**Source excerpt:**
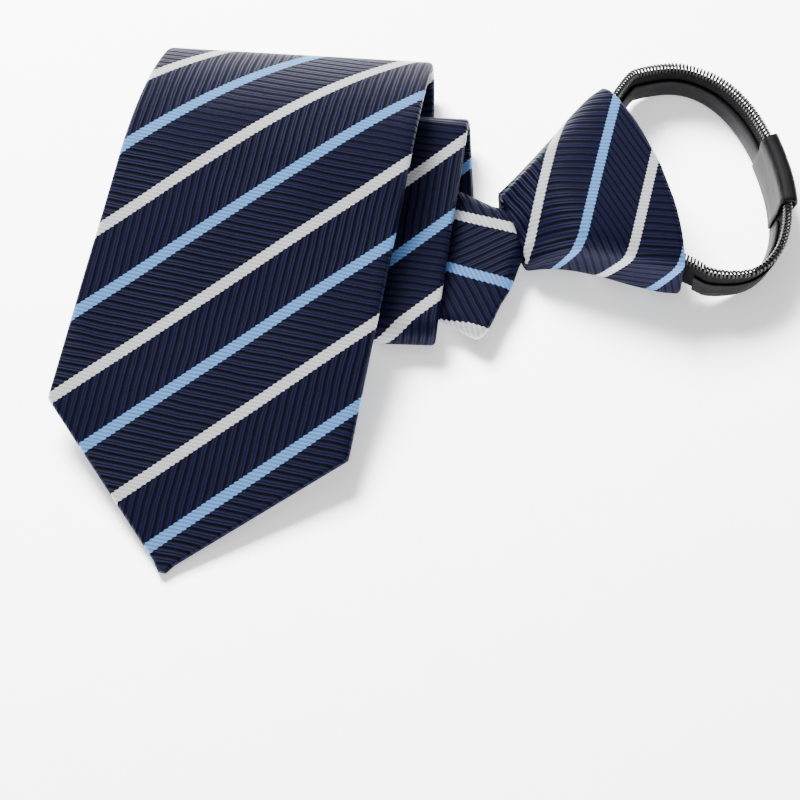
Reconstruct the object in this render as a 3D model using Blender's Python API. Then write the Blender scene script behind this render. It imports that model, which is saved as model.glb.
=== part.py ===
# A pre-knotted necktie with a zip neckband, lying folded on a flat surface.
# Metres, +Z up. The origin is the bottom middle of the bounding box, on the surface it lies on.
# The blade is one strip of cloth, rolled twice and folded once under its own front panel.
# It is described flat, as a strip with fold lines across it, and then folded up.
import math

import bmesh
import bpy
import numpy as np
from mathutils import Vector

MM = 0.001
GAP = 0.3 * MM            # air left between touching pieces

# Blade: the flat strip, measured from the tip towards the knot
BLADE_WIDTH = 81 * MM     # across the two corners above the tip
TIP_LENGTH = 39.5 * MM      # from the tip to the line of the corners
PANEL_LENGTH = 115.4 * MM # flat run from the tip to the outer roll
UNDER_LENGTH = 73.4 * MM    # run that lies on the surface
SECOND_LENGTH = 59 * MM   # the second layer that faces up
INNER_LENGTH = 43.5 * MM    # run between the inner roll and the diagonal fold
NECK_LENGTH = 38.5 * MM     # run from the diagonal fold to the mouth of the knot
NECK_INSIDE = 12 * MM     # run inside the knot
CLOTH = 2.2 * MM          # the folded cloth with its interlining
BUNDLE = 7.0 * MM         # thickness of the gathered cloth where it enters the knot

# Blade: how the strip is folded
TOP_ROLL = 55.7 * MM      # radius of the middle of the cloth over the broad top of the outer roll
TOP_TURN = math.radians(42)
BACK_ROLL = 8.2 * MM      # and down its back
LOWER_ROLL = 3.9 * MM
INNER_ROLL = 4.8 * MM
FOLD_RADIUS = 1.3 * MM
PANEL_TILT = math.radians(11.1)
SECOND_TILT = math.radians(4.0)
UNDER_HEADING = math.radians(274.4)   # plan direction of the run on the surface, towards the knot
OUTER_SKEW = math.radians(8.4)        # how far each fold line is from square to the strip
LOWER_SKEW = math.radians(6.45)
INNER_SKEW = math.radians(5.5)
FOLD_SKEW = math.radians(34.5)
BLADE_PLACE = (-19.5 * MM, 20.5 * MM)   # plan place where the run on the surface ends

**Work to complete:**
Everything in the listing above should be restated exactly.

**Answer to the exercise:**
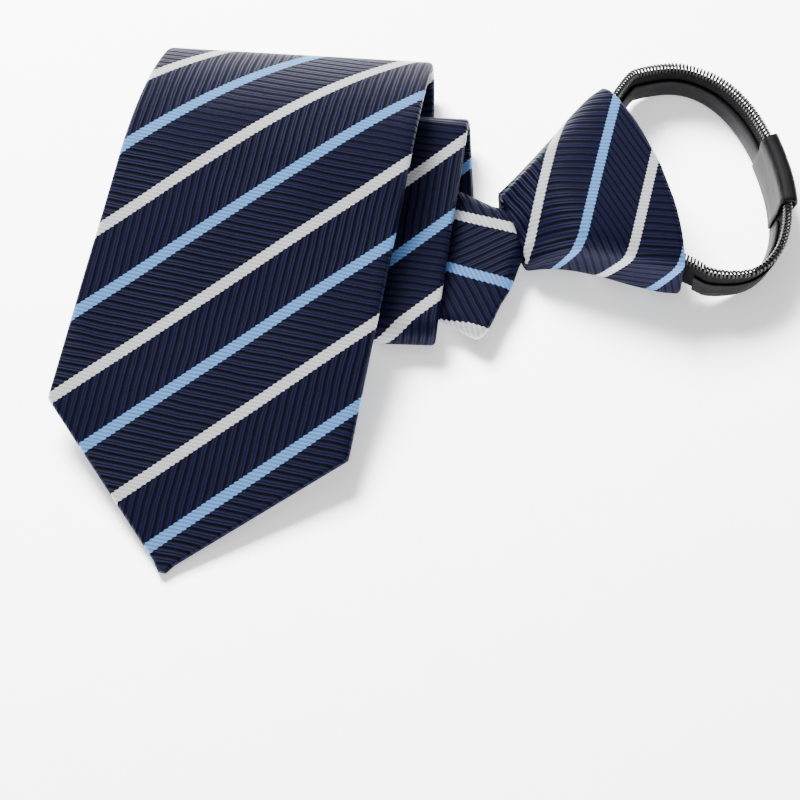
Reconstruct the object in this render as a 3D model using Blender's Python API. Then write the Blender scene script behind this render. It imports that model, which is saved as model.glb.
=== part.py ===
# A pre-knotted necktie with a zip neckband, lying folded on a flat surface.
# Metres, +Z up. The origin is the bottom middle of the bounding box, on the surface it lies on.
# The blade is one strip of cloth, rolled twice and folded once under its own front panel.
# It is described flat, as a strip with fold lines across it, and then folded up.
import math

import bmesh
import bpy
import numpy as np
from mathutils import Vector

MM = 0.001
GAP = 0.3 * MM            # air left between touching pieces

# Blade: the flat strip, measured from the tip towards the knot
BLADE_WIDTH = 81 * MM     # across the two corners above the tip
TIP_LENGTH = 39.5 * MM      # from the tip to the line of the corners
PANEL_LENGTH = 115.4 * MM # flat run from the tip to the outer roll
UNDER_LENGTH = 73.4 * MM    # run that lies on the surface
SECOND_LENGTH = 59 * MM   # the second layer that faces up
INNER_LENGTH = 43.5 * MM    # run between the inner roll and the diagonal fold
NECK_LENGTH = 38.5 * MM     # run from the diagonal fold to the mouth of the knot
NECK_INSIDE = 12 * MM     # run inside the knot
CLOTH = 2.2 * MM          # the folded cloth with its interlining
BUNDLE = 7.0 * MM         # thickness of the gathered cloth where it enters the knot

# Blade: how the strip is folded
TOP_ROLL = 55.7 * MM      # radius of the middle of the cloth over the broad top of the outer roll
TOP_TURN = math.radians(42)
BACK_ROLL = 8.2 * MM      # and down its back
LOWER_ROLL = 3.9 * MM
INNER_ROLL = 4.8 * MM
FOLD_RADIUS = 1.3 * MM
PANEL_TILT = math.radians(11.1)
SECOND_TILT = math.radians(4.0)
UNDER_HEADING = math.radians(274.4)   # plan direction of the run on the surface, towards the knot
OUTER_SKEW = math.radians(8.4)        # how far each fold line is from square to the strip
LOWER_SKEW = math.radians(6.45)
INNER_SKEW = math.radians(5.5)
FOLD_SKEW = math.radians(34.5)
BLADE_PLACE = (-19.5 * MM, 20.5 * MM)   # plan place where the run on the surface ends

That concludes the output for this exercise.